The recitation of the case history by Jones and Hoffman seemed to convince Grubin that Massino could have bail. But she had a duty as a federal magistrate to lay it on the line and tell Massino and his wife what would happen if he ever skipped town again.

“Is his wife in the courtroom,” asked Grubin. “Have her step forward, please.”

Josephine Massino approached Grubin and answered “I understand” when the magistrate told her that if her spouse didn’t show up in court each and every time he was supposed to that she would owe the government $350,000 and in the process possibly lose her house.

“Do you believe that he will show up in court when he is supposed to?” asked Grubin.

“Yes, I do,” Josephine Massino answered.

“And will you help him to do that?”

“Yes, I will.”

As the paperwork was prepared to secure the bond, Grubin next turned to Massino and told him that if he failed to show up when needed in court he could be prosecuted for bail jumping. That was a separate offense that carried a five-year prison term.

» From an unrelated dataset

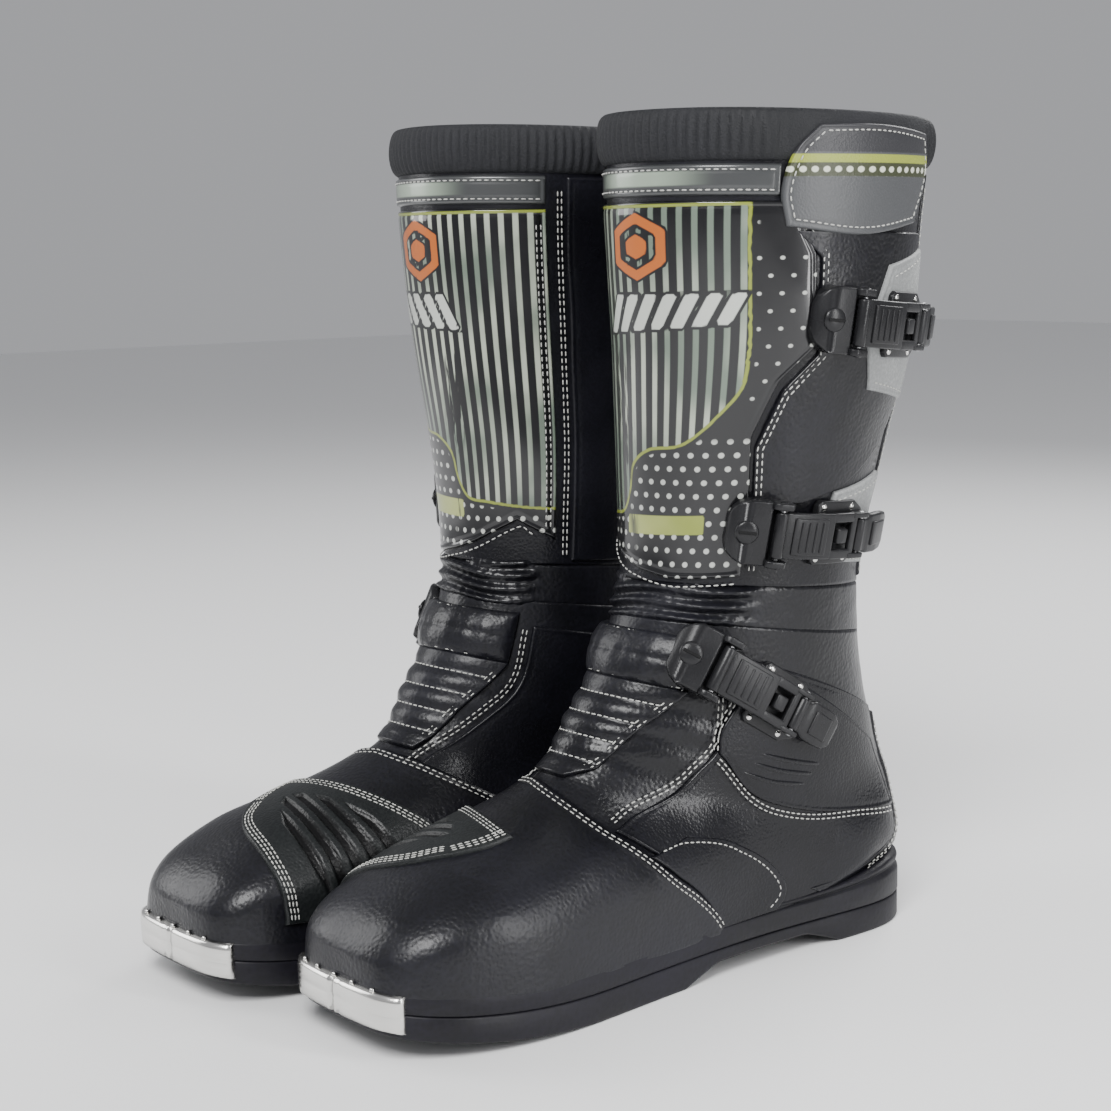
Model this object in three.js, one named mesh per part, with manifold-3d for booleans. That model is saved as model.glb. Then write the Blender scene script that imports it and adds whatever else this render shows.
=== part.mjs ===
import * as THREE from 'three';
import Module from 'manifold-3d';

const wasm = await Module();
wasm.setup();

// A pair of tall riding boots, in mm. +Z is up and the toes point to -Y.
// The left boot is worked out in its own frame, lateral side towards +X.
// The right boot is the same boot mirrored, set beside it and turned a little.

// Cross sections from the top of the leg (first row) down round the heel to the toe (last row).
// front y, front z, back y, back z, lateral half width, medial half width, middle x
const sections = [
  [-72, 412, 92, 408, 67, 57, 10],
  [-71, 372, 89, 368, 65, 55, 10],
  [-70, 330, 85, 326, 63, 53, 9],
  [-66, 280, 81, 275, 60, 50, 7],
  [-62, 231, 72, 225, 53, 47, 3],
  [-60, 195, 64, 187, 48, 44, 1],
  [-62, 170, 64, 158, 46, 43, 0],
  [-69, 150, 70, 122, 44, 43, -1],
  [-79, 132, 80, 88, 43, 42, -2],
  [-92, 116, 89, 58, 42, 41, -3],
  [-103, 99, 78, 28, 40, 40, -4],
  [-119, 89, 24, 17, 41, 41, -4],
  [-140, 81, -59, 15, 46, 44, -4],
  [-161, 75, -119, 15, 49, 45, -3],
  [-183, 68, -159, 18, 49, 44, -1],
  [-201, 57, -192, 24, 42, 39, -1],
  [-212, 45, -210, 31, 28, 28, -2],
  [-217, 40, -216, 37, 11, 11, -2],
];
// Outline of the sole from the toe to the heel: y, lateral x, medial x
const soleOutline = [
  [-221, 21, -23],
  [-217, 33, -34],
  [-207, 42, -42],
  [-190, 49, -47],
  [-165, 53, -50],
  [-140, 53, -51],
  [-115, 50, -50],
  [-85, 46, -48],
  [-50, 42, -46],
  [-20, 40, -43],
  [10, 40, -41],
  [40, 41, -40],
  [65, 39, -38],
  [82, 32, -32],
  [92, 21, -22],
  [96, 10, -12],
];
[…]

“Do you understand that?” Grubin asked.

“Yes, your honor,” answered Massino.

After entering a not guilty plea, Massino, Josephine, and the lawyers waited around lower Manhattan for a session later in the day with Judge Robert W. Sweet. It was Sweet who had handled the trial of Massino’s codefendants in 1982 and had sentenced them to prison terms ranging from fifteen years in the case of Ruggiero and Nicholas Santora to four years to a minor low-level defendant who pled guilty to a robbery conspiracy. A soft-spoken jurist, Sweet was quite familiar with the facts in the case after sitting through the earlier trial. Now, he faced a reprise of the case that would develop some very unexpected turns.